The task -
In full and without alteration, repeat the material.

Provided data -

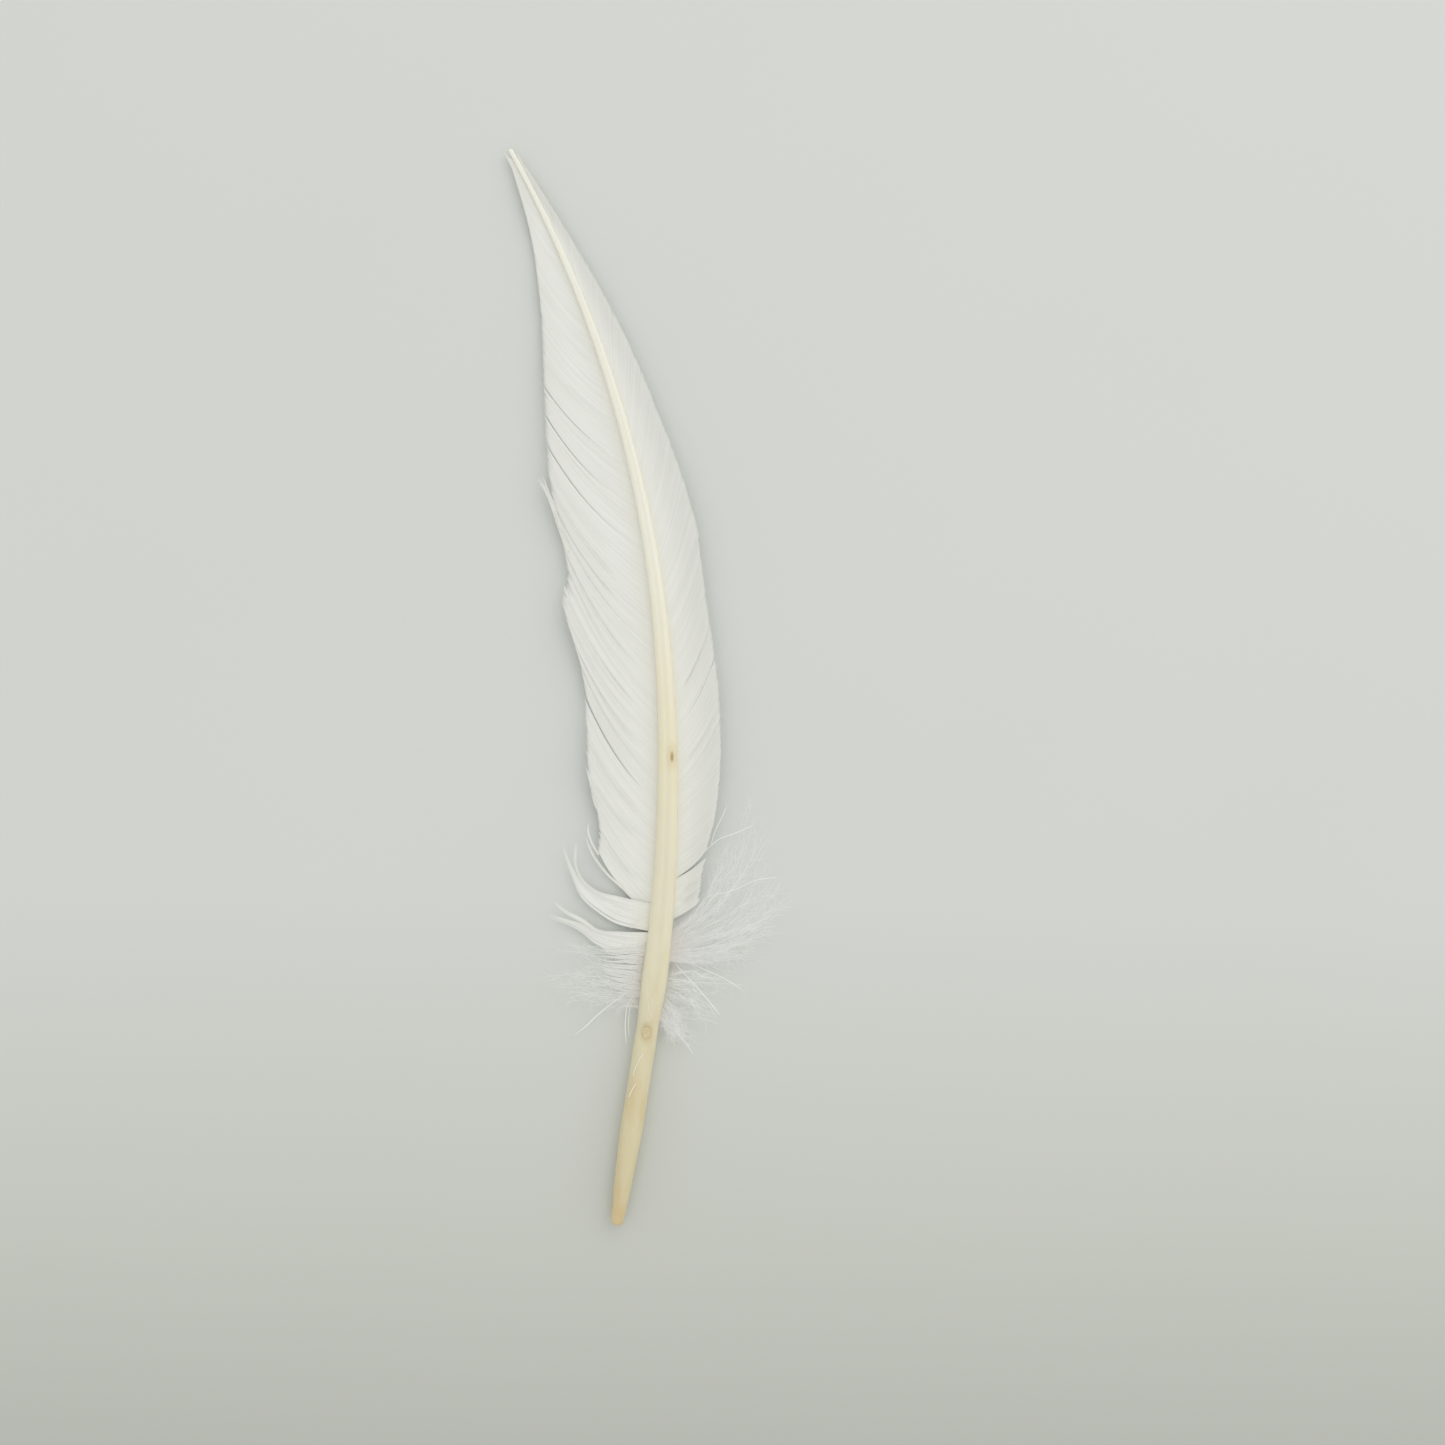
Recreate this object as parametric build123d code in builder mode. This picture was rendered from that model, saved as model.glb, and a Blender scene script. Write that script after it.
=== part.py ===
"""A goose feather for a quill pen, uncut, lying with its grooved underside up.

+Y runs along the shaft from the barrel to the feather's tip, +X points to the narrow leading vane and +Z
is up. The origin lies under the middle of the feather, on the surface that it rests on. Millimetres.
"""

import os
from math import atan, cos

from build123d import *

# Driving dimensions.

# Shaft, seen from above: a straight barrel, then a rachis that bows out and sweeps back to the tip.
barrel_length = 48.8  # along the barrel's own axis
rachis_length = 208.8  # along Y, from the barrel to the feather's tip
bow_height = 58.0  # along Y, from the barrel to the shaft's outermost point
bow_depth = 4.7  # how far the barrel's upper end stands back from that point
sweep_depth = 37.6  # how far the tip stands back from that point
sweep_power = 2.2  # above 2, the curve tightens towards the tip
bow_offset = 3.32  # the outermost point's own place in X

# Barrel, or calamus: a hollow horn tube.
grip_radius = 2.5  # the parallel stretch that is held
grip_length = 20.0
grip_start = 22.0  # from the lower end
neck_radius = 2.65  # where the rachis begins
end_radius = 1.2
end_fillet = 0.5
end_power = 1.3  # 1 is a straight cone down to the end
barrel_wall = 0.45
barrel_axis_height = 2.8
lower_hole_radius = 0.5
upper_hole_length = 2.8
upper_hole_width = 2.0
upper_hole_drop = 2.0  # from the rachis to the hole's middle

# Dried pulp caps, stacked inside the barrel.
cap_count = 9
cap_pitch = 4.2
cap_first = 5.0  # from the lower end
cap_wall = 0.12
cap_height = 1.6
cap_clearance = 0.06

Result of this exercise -
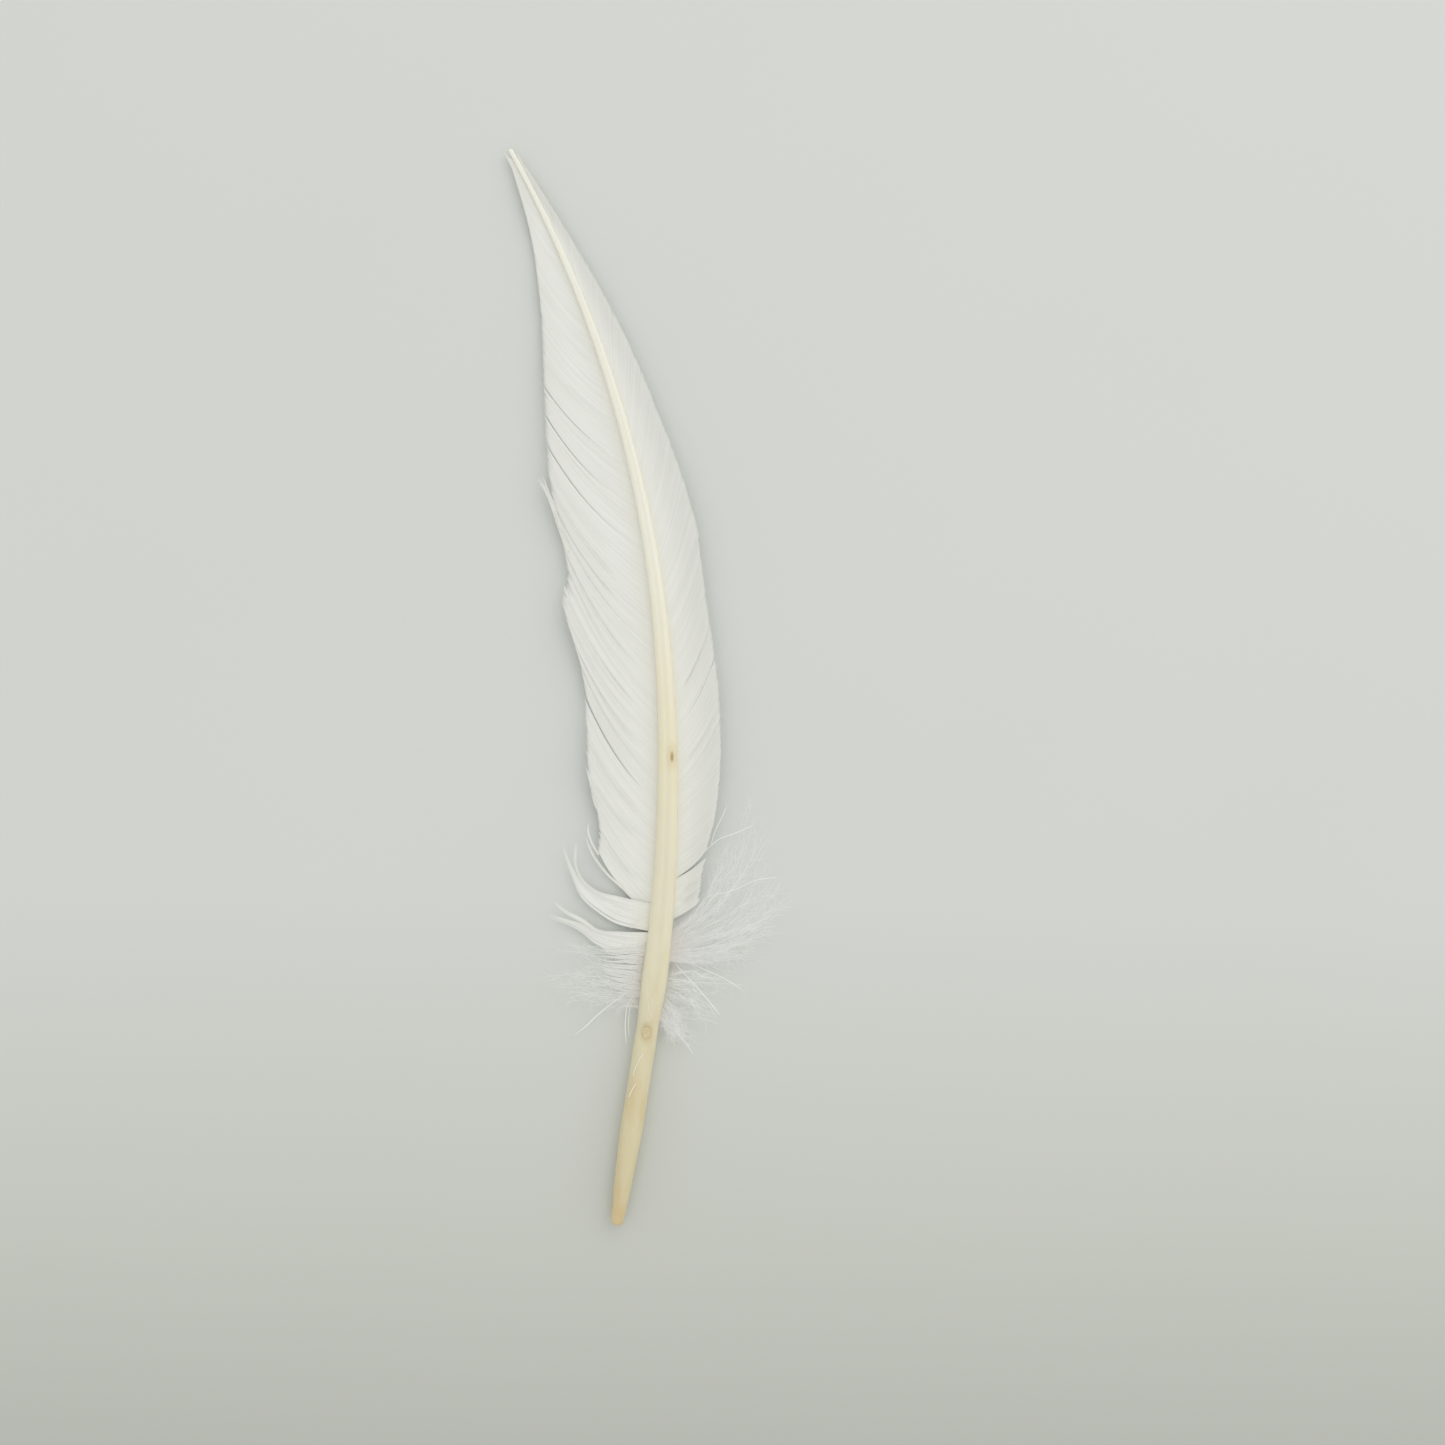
Recreate this object as parametric build123d code in builder mode. This picture was rendered from that model, saved as model.glb, and a Blender scene script. Write that script after it.
=== part.py ===
"""A goose feather for a quill pen, uncut, lying with its grooved underside up.

+Y runs along the shaft from the barrel to the feather's tip, +X points to the narrow leading vane and +Z
is up. The origin lies under the middle of the feather, on the surface that it rests on. Millimetres.
"""

import os
from math import atan, cos

from build123d import *

# Driving dimensions.

# Shaft, seen from above: a straight barrel, then a rachis that bows out and sweeps back to the tip.
barrel_length = 48.8  # along the barrel's own axis
rachis_length = 208.8  # along Y, from the barrel to the feather's tip
bow_height = 58.0  # along Y, from the barrel to the shaft's outermost point
bow_depth = 4.7  # how far the barrel's upper end stands back from that point
sweep_depth = 37.6  # how far the tip stands back from that point
sweep_power = 2.2  # above 2, the curve tightens towards the tip
bow_offset = 3.32  # the outermost point's own place in X

# Barrel, or calamus: a hollow horn tube.
grip_radius = 2.5  # the parallel stretch that is held
grip_length = 20.0
grip_start = 22.0  # from the lower end
neck_radius = 2.65  # where the rachis begins
end_radius = 1.2
end_fillet = 0.5
end_power = 1.3  # 1 is a straight cone down to the end
barrel_wall = 0.45
barrel_axis_height = 2.8
lower_hole_radius = 0.5
upper_hole_length = 2.8
upper_hole_width = 2.0
upper_hole_drop = 2.0  # from the rachis to the hole's middle

# Dried pulp caps, stacked inside the barrel.
cap_count = 9
cap_pitch = 4.2
cap_first = 5.0  # from the lower end
cap_wall = 0.12
cap_height = 1.6
cap_clearance = 0.06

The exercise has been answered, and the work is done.